Just bought a 2002 TJ Magna and have the fuel gauge problem, I was panicking that I was going to run out of fuel, tried to top up the tank and only took a couple of dollars.

Thanks for the comments, have arranged to have the fuel sender replaced.

2nd Dec 2010, 07:16

I have had my 2001 TJ Magna 3.5L for around 9 months, and just recently lost my third and fourth gears. It could be due to a broken spring or the sensors. I have been told from a number of different mechanics that with the TJ it is highly recommended to get a transmission cooler; they're around 150 - 200 bucks.

Besides that, it's a nice car and still goes good.

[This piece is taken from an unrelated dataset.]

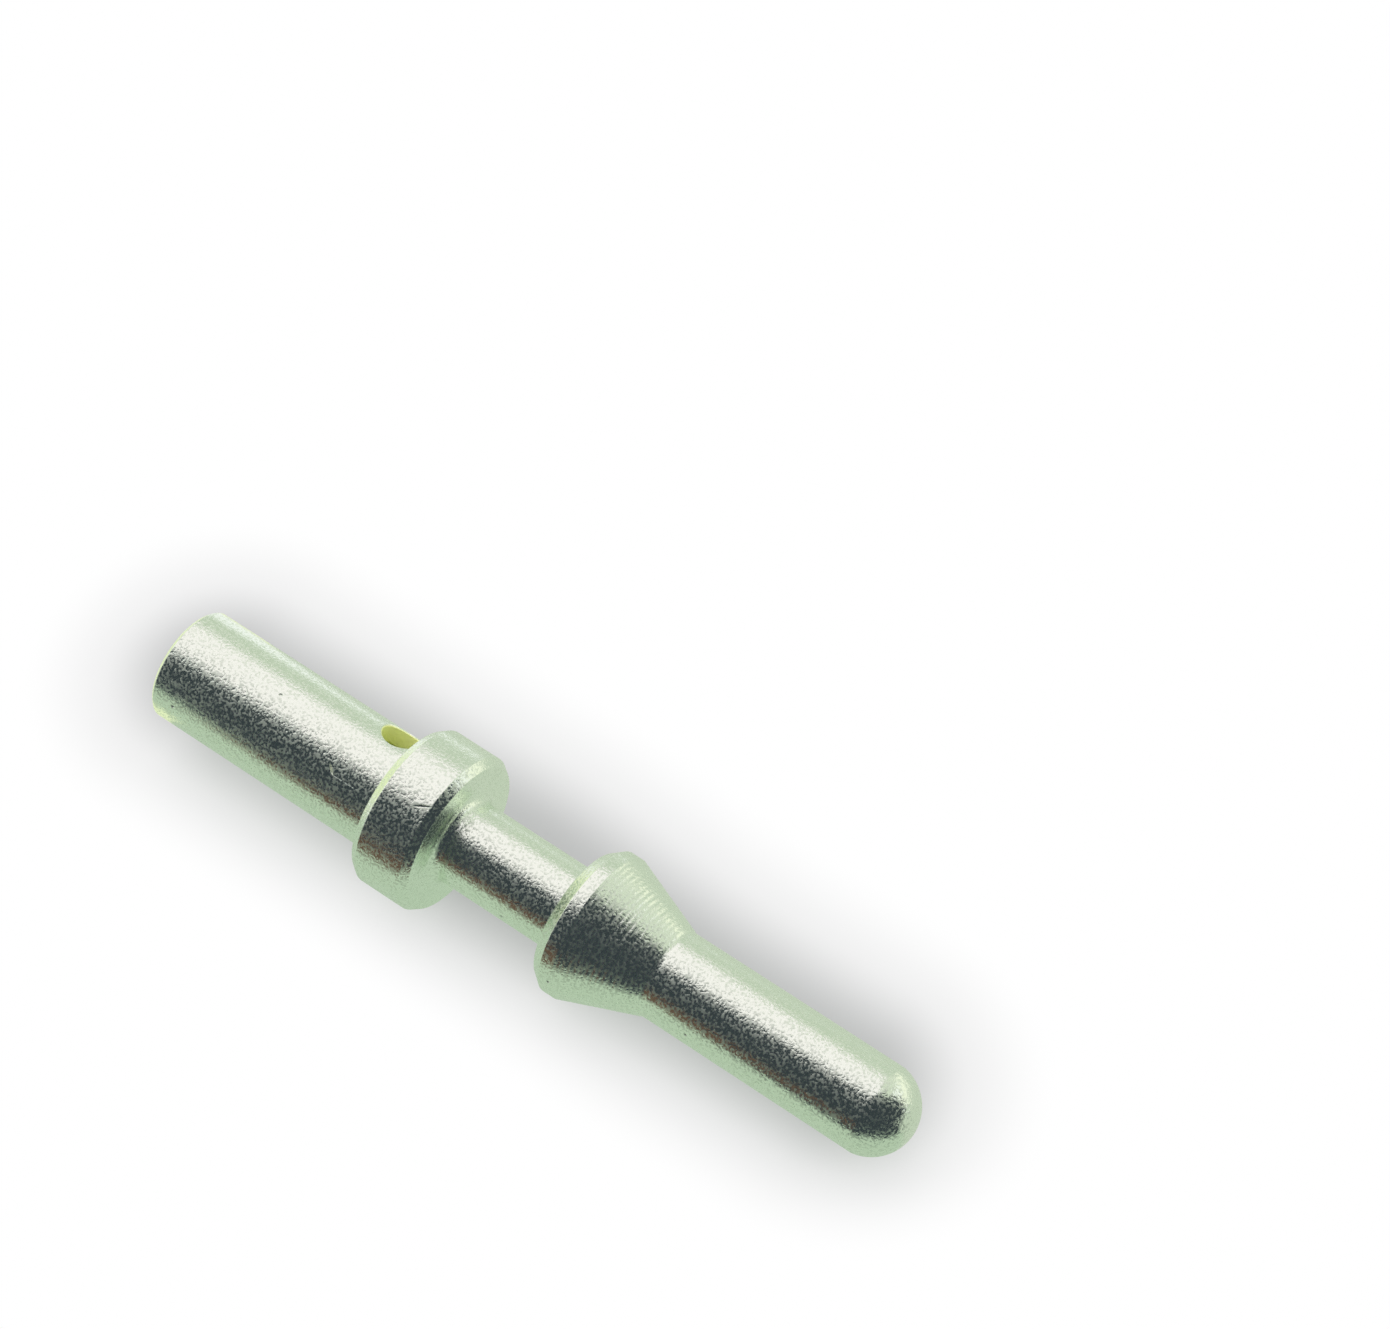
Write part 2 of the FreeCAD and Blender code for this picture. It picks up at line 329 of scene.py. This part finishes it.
def to_frame():
    """Where the contact lies: from its own axis to the frame, in metres."""
    roll = Matrix.Rotation(SIGHT_HOLE_ROLL, 4, "X")
    tilt = Matrix.Rotation(TILT, 4, "Y")
    return Matrix.Scale(MM, 4) @ Matrix.Translation(REAR_CENTRE) @ tilt @ roll


def lathe(name, outline):
    """An object turned about the X axis from an outline that starts and ends on it."""
    made = bmesh.new()
    rings = []
    for point in outline:
        if point.y < ON_AXIS:
            rings.append([made.verts.new((point.x, 0, 0))])
            continue
        ring = []
        for segment in range(SEGMENTS):
            angle = 2 * math.pi * segment / SEGMENTS
            side, up = point.y * math.sin(angle), point.y * math.cos(angle)
            ring.append(made.verts.new((point.x, side, up)))
        rings.append(ring)
    for first, second in zip(rings, rings[1:]):
        for segment in range(SEGMENTS):
            following = (segment + 1) % SEGMENTS
            if len(first) == 1:
                face = (first[0], second[segment], second[following])
            elif len(second) == 1:
                face = (first[segment], second[0], first[following])
            else:
                face = (first[segment], second[segment], second[following], first[following])
            made.faces.new(face)
    return from_bmesh(name, made)


def add_object(name, data):
    """A new object of the scene that holds the data."""
    thing = bpy.data.objects.new(name, data)
    bpy.context.scene.collection.objects.link(thing)
    return thing


def sight_hole_drill():
    """A cutter for the sight hole, whose broken edge follows the barrel's curve."""
    made = bmesh.new()
    rings = []
    # Each ring is this much wider than the hole, and this far above the barrel's surface.
    # The first lies on the axis.
    steps = ((0, None), (0, -HOLE_BREAK), (HOLE_BREAK, 0), (2 * HOLE_BREAK, HOLE_BREAK))
    for wider, above in steps:
        ring = []
        for side in range(HOLE_SIDES):
            angle = 2 * math.pi * side / HOLE_SIDES
            reach = SIGHT_HOLE_R + wider
            across = reach * math.sin(angle)
            up = 0 if above is None else math.sqrt(BARREL_R**2 - across**2) + above
            ring.append(made.verts.new((SIGHT_HOLE_X + reach * math.cos(angle), across, up)))
        rings.append(ring)
    for first, second in zip(rings, rings[1:]):
        for side in range(HOLE_SIDES):
            after = (side + 1) % HOLE_SIDES
            made.faces.new((first[side], first[after], second[after], second[side]))
    made.faces.new(reversed(rings[0]))
    top = made.verts.new((SIGHT_HOLE_X, 0, COLLAR_R))
    for side in range(HOLE_SIDES):
        made.faces.new((rings[-1][side], rings[-1][(side + 1) % HOLE_SIDES], top))
    return from_bmesh("sight_hole_drill", made)


def mark_cutters():
    """Small flattened balls that cut the wear marks into the surface."""
    made = bmesh.new()
    for along, turn, radius, length, width, depth, slant in MARKS:
        about = Matrix.Rotation(math.radians(-turn), 4, "X")
        place = Matrix.Translation((along, 0, radius))
        slanted = Matrix.Rotation(math.radians(slant), 4, "Z")
        shape = about @ place @ slanted @ Matrix.Diagonal((length, width, depth, 1))
        bmesh.ops.create_icosphere(made, subdivisions=MARK_FINENESS, radius=1, matrix=shape)
    return from_bmesh("mark_cutters", made)


def from_bmesh(name, made):
    """An object with the mesh that was made."""
    bmesh.ops.recalc_face_normals(made, faces=made.faces)
    mesh = bpy.data.meshes.new(name)
    made.to_mesh(mesh)
    made.free()
    return add_object(name, mesh)


def cut(thing, cutter):
    """Cuts the cutter's shape out of the thing, and removes the cutter."""
    modifier = thing.modifiers.new("Cut", "BOOLEAN")
    modifier.object = cutter
    modifier.operation = "DIFFERENCE"
    modifier.solver = "EXACT"
    graph = bpy.context.evaluated_depsgraph_get()
    result = bpy.data.meshes.new_from_object(thing.evaluated_get(graph))
    thing.modifiers.clear()
    thing.data = result
    bpy.data.objects.remove(cutter)


def make_contact():
    """The contact's detailed surface, in place of the plain node."""
    contact = lathe("contact_surface", full_outline())
    cut(contact, sight_hole_drill())
    cut(contact, mark_cutters())
    contact.data.transform(to_frame())
    contact.data.shade_smooth()
    contact.data.set_sharp_from_angle(angle=SHARP_ANGLE)
    contact.data.materials.clear()
    contact.data.materials.append(silver_plate())
    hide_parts(NODE)
    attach(contact, "root")


def node(tree, kind, **inputs):
    """A shader node with some of its inputs set."""
    made = tree.nodes.new(kind)
    for name, value in inputs.items():
        made.inputs[name.replace("_", " ")].default_value = value
    return made


def combined(tree, operation, first, second):
    """A maths node whose inputs are sockets or plain numbers."""
    made = tree.nodes.new("ShaderNodeMath")
    made.operation = operation
    for socket, value in zip(made.inputs, (first, second)):
        if isinstance(value, bpy.types.NodeSocket):
            tree.links.new(value, socket)
        else:
            socket.default_value = value
    return made.outputs["Value"]


def ramped(tree, value, start, end):
    """0 before the start and 1 past the end, which are in millimetres, and smooth between them."""
    made = tree.nodes.new("ShaderNodeMapRange")
    made.interpolation_type = "SMOOTHSTEP"
    made.inputs["From Min"].default_value = start * MM
    made.inputs["From Max"].default_value = end * MM
    tree.links.new(value, made.inputs["Value"])
    return made.outputs["Result"]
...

Got 2.1/2 inch cat back, pace maker headers, high flow cam, K&N high flow filter for my cold air intake, Platinum NGK spark plugs, new leads, and now going for a fuel pressure upgrade, which helps with those flat spots.

14th Jan 2011, 23:42

Magna VR 2003, 3.5 ltr, 150,000 km: Had the described problem with the fuel gauge. Had the sender replaced with the last service, since then good. Otherwise, very happy with this car, fuel ca 10.5 ltr/100, mostly in town.

23rd May 2011, 01:10

I have the exact same problem with my car. I'd love to know the problem.

5th Jan 2012, 20:40

Same fuel gauge problem with our 2004 ES Magna sedan. It's the tank sender. I purchased a new unit, fitted it, and gauge now works fine.

Remove the rear seat and access the tank top by removing 4 screws, then remove the electrical plug. DO NOT allow smokers near the vehicle, and do not use any electrical tools. Better still to have someone on watch.

Then release the fuel tank cap.

Then depressurize the fuel line by starting the car and run until it stalls, otherwise pressurized fuel could spray into your vehicle's interior.

The only problem I struck was attempting removal of the plastic fuel line plug.

You don't need a 'special tool'. Two ribbed dogs hold the plug in position. Insert a small, thin screwdriver between the end of the cap and the ribbed dog section. Push down and lift at the same time, until the dog becomes raised above the level of the cap body. Rotate the cap and do the other side in same fashion. The cap will then slide free.

Remove the 6 hexagonal nuts, including the earth lug, then carefully remove the entire unit, in a rotational fashion.

Remove the 2 wire terminals, unclasp the sender and replace it.

Re-installation is a reversal of above, making sure you re-attach the earth lug.